Grand theft is the embezzlement or misappropriation of large sums of public money by political elites who have control over state finances. It is perpetrated by high-ranking officials and political leaders, as opposed to street-level bureaucrats.

Grand theft also involves the manipulation of government policies or contracts. This form of corruption is directly growth-damaging because it drains the public treasury for no productive return.

Grand theft is a clearly illegal and outright abusive form of corruption.
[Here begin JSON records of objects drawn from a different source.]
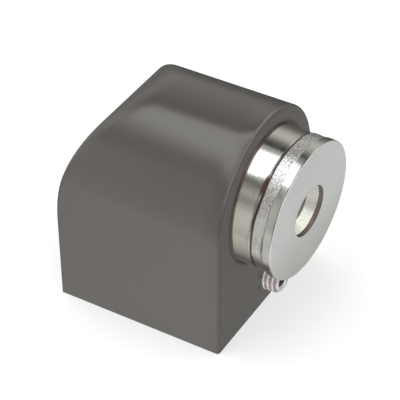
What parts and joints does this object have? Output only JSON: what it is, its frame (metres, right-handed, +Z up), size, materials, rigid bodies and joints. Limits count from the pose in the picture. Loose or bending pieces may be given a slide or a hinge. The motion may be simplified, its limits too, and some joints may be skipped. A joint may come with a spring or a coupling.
{
  "type": "magnetic door stop",
  "caption": "Floor-standing magnetic door stop with an arched graphite housing, a magnet in its end face, a steel counter plate on the magnet and a grub screw below.",
  "frame": {"origin": "centre of the housing's base, in the plane that stands on the floor", "axes": "+X towards the door, out of the magnet's end face; +Y across the end face; +Z up from the floor"},
  "size_m": [0.0457, 0.036, 0.0441],
  "materials": {
    "graphite_paint": "satin",
    "zinc_plate": "satin",
    "dark_screw_steel": "satin",
    "rubber_black": "matte",
    "nickel_bright": "polished",
    "ferrite": "matte",
    "zinc_screw": "satin",
    "nickel_satin": "satin"
  },
  "bodies": {
    "root": {"housing": "graphite_paint", "floor_plate": "zinc_plate", "set_screw": "dark_screw_steel", "cushion_washer": "rubber_black", "magnet_cup": "nickel_bright", "ring_magnet": "ferrite", "magnet_screw": "zinc_screw", "counter_plate": "nickel_satin"}
  },
  "joints": []
}
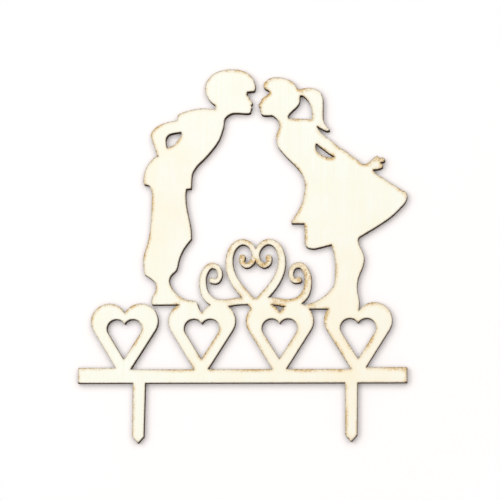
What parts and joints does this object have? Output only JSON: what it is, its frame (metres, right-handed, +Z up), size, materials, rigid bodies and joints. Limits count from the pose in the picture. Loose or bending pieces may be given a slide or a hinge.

This describes what Marcos Sr. and his cronies did and now the trillion-peso flood projects scandal.

“Speed money” is the small, petty bribes paid to low-level bureaucrats to get around red tape and expedite a process. The intent is not to obtain exclusive privileges, but to speed up an otherwise slow or inefficient process.

“Access money,” involves high-stakes bribes to powerful officials for exclusive privileges and can have growth-enhancing, though risky, effects.

This “access money” corruption, Ang argues, has acted like “steroids for growth.” It funnels huge investments into major state-led or public-private projects (infrastructure, real estate, etc.), helping drive rapid expansion.

Yet this does not mean that “access money” is “good” for the economy – on the contrary, it distorts the allocation of resources, breeds systemic risks and exacerbates inequality, the professor warns.

Corruption is conventionally defined as the abuse of public office for private gain. But Prof. Ang pointed out that in China, local bureaucrats know that it doesn’t pay to kill the goose that lays the golden eggs.

Ang explains that in China, local governments compete for investments and it makes no sense to try to extort from a potential investor.

I saw this first hand as top provincial officials from different regions rolled out the red carpet for Carlos Chan who was looking for sites for Oishi factories all over China. They were on their best behavior.

It is so unlike here where LGUs and even barangay captains will extort as much as they can from an entrepreneur (kasi mayaman naman sila) to the point of extinguishing any enthusiasm of a potential investor.

Some of my economist friends say that perhaps, it is not so much that corruption deters serious economic growth but that we lack the right industrial policies and economic goals and the structures to carry these out. And we lack focus.

One economist in my Viber Group explains:

“Park in Korea understood immediately that the shortest way out of poverty and low income in the 1960s (they were below the Philippines) was industrialization and exports. Very clear, targeted and focused.

“Korea in the 1960s-70s did not have a much better government than the Philippines, and it was very corrupt. But the focus on manufacturing and exports put the economy on steroids (corruption included).

“Korea reached high income in less than 30 years. In our case, please read the current Philippine Development Plan. A Christmas tree with over 350 targets. Absurd.

“Today, we cannot do what Korea did but we can do much better with a bit of focus on industrializing the countryside, focusing on a few manufacturing activities… And we need to understand that many things the government is doing are useless or not a priority.”

Prof. Ang rejects simplistic conclusions about corruption being either “good” or “bad” for growth. All corruption is harmful, she says, but the harms of different forms of corruption manifest themselves in different ways.

Some may say some corruption in an authoritarian regime may result in high economic growth, but we have tried that route with the martial law regime of Marcos the First and miserably failed.

Corruption and crony incompetence were major causes of that failure. Same problem with Duterte’s Chinoy crony from Davao whose companies are now bleeding after Duterte left office.

Crony firms are mostly managed badly. They are just out to milk government support. When things go bad, the government has to bail out many of them.

To answer our original question: Corruption and development can probably co-exist but not in our country with the kind of politicians and greedy rent-seeking economic elite that we have.

We must work smarter, harder and with a sense of national purpose. Grand corruption in our context is equivalent to treason because it threatens the country’s survival, as it does now. It should be punishable by death.